Several systems for knowledge representation and design rationale capture propose the use of multiple perspectives, a mechanism that this dissertation recommends. Krl (Boborow & Winograd, 1977) presents a sophisticated formal language for knowledge representation that incorporates a mechanism for perspectives. Pie (Boborow & Goldstein, 1980; Goldstein & Boborow, 1980a, 1980b) develops the ideas of Krl further as the basis for a design environment for software development. Drl (Lee, 1990; Lee & Lai, 1991) explores issues in design rationale capture using languages based on Rittel’s Ibis as well as Krl and Pie. These systems provide invaluable experience in designing languages for knowledge representation and design rationale, and in using perspectives mechanisms. However, their implementations lack the generality called for in certain ways. Furthermore, they are not particularly appropriate to the kind of hypermedia structure that seems useful for representing a broad diversity of design information. They provide important examples and recommend useful principles for the kinds of languages and perspectives mechanisms useful in supporting design. The lessons from these systems are combined in Chapter 8 with two design criteria: (1) the implementations should be appropriate to a hypermedia structure of knowledge representation and (2) end-users should be able to revise and extend the vocabulary of the language and the structure of the system of perspectives.

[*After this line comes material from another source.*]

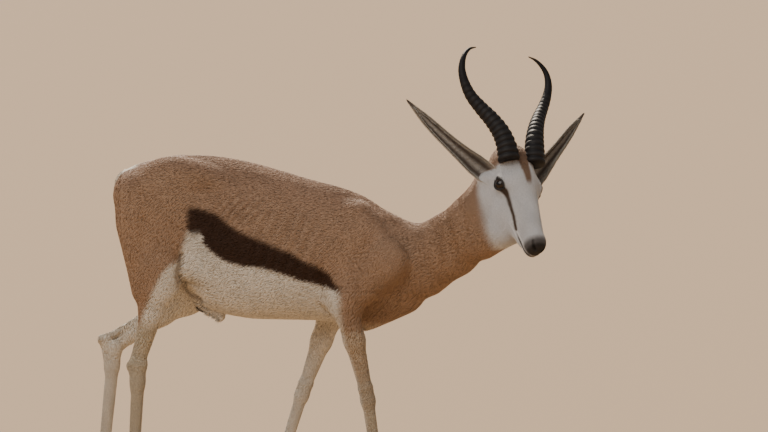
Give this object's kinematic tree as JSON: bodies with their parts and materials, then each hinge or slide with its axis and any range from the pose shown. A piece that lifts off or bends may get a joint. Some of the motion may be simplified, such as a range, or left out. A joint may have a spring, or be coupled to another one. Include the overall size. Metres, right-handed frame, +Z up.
{
  "type": "springbok",
  "caption": "Life-size springbok ram as a still model, walking on cloven hooves with its head turned to its right, lyre horns ringed.",
  "frame": {"origin": "middle of the animal's bounding box, on the ground under its hooves", "axes": "+X towards the front of the animal, +Y to its left, +Z up; the head is turned about 60 degrees to its right"},
  "size_m": [1.0523, 0.3627, 1.0196],
  "materials": {
    "coat_tan": "matt short fur, cinnamon with a dark side band and white belly",
    "coat_pale": "matt short fur, white to pale fawn",
    "coat_face": "matt very short fur, white with a brown stripe from eye to lip",
    "coat_ear": "matt short fur, pale grey-brown",
    "horn": "black horn, satin, ringed",
    "hoof": "black hoof horn, satin",
    "eye": "wet gloss, very dark brown"
  },
  "bodies": {
    "root": {"torso": "coat_tan", "neck": "coat_tan", "head": "coat_face", "ear_right": "coat_ear", "ear_left": "coat_ear", "tail": "coat_pale", "horn_right": "horn", "horn_left": "horn", "eye_right": "eye", "eye_left": "eye", "fore_right_upper": "coat_tan", "fore_right_lower": "coat_pale", "fore_right_claw_outer": "hoof", "fore_right_claw_inner": "hoof", "fore_left_upper": "coat_tan", "fore_left_lower": "coat_pale", "fore_left_claw_outer": "hoof", "fore_left_claw_inner": "hoof", "hind_right_upper": "coat_tan", "hind_right_lower": "coat_pale", "hind_right_claw_outer": "hoof", "hind_right_claw_inner": "hoof", "hind_left_upper": "coat_tan", "hind_left_lower": "coat_pale", "hind_left_claw_outer": "hoof", "hind_left_claw_inner": "hoof"}
  },
  "joints": []
}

Phidias (McCall, et al., 1990) is another design environment like Janus. It does not include as many components or a critiquing mechanism, but it does demonstrate the utility of a query language for users to define displays of design rationale. The Phidias language has a number of important features: it is designed for navigation of hypertext and it is based on several syntactic characteristics of English. Vocabulary in the language can all be defined by users, so it supports adaptability. Phidias uses a form of hypertext that has a fine granularity; thus textual displays of design rationale, for instance, may be computed dynamically through the use of queries defined in the language. The Phidias language provides a good starting point for the design of a computationally powerful language that is appropriate to hypermedia and that can support interpretation.

In response to the shortcomings of previous systems, an integrated software prototype named Hermes is proposed. Hermes is a persistent hypermedia substrate for building design environments to support interpretation in design. Its mechanisms operationalize the positive design principles of the analysis of interpretation and the theory of computer support for interpretation in design.

1.8.      Hypermedia in the Hermes System

In Greek mythology, Hermes supported human interpretation by providing the gift of spoken and written language and by delivering the messages of the gods. As part of the research for this dissertation, a prototype software system named Hermes has been designed to support the preconditions of interpretation (a) by represent­ing the design construction situation to support prepossession, (b) by provid­ing alternative perspec­tives to support preview, and (c) by including a language to support preconception.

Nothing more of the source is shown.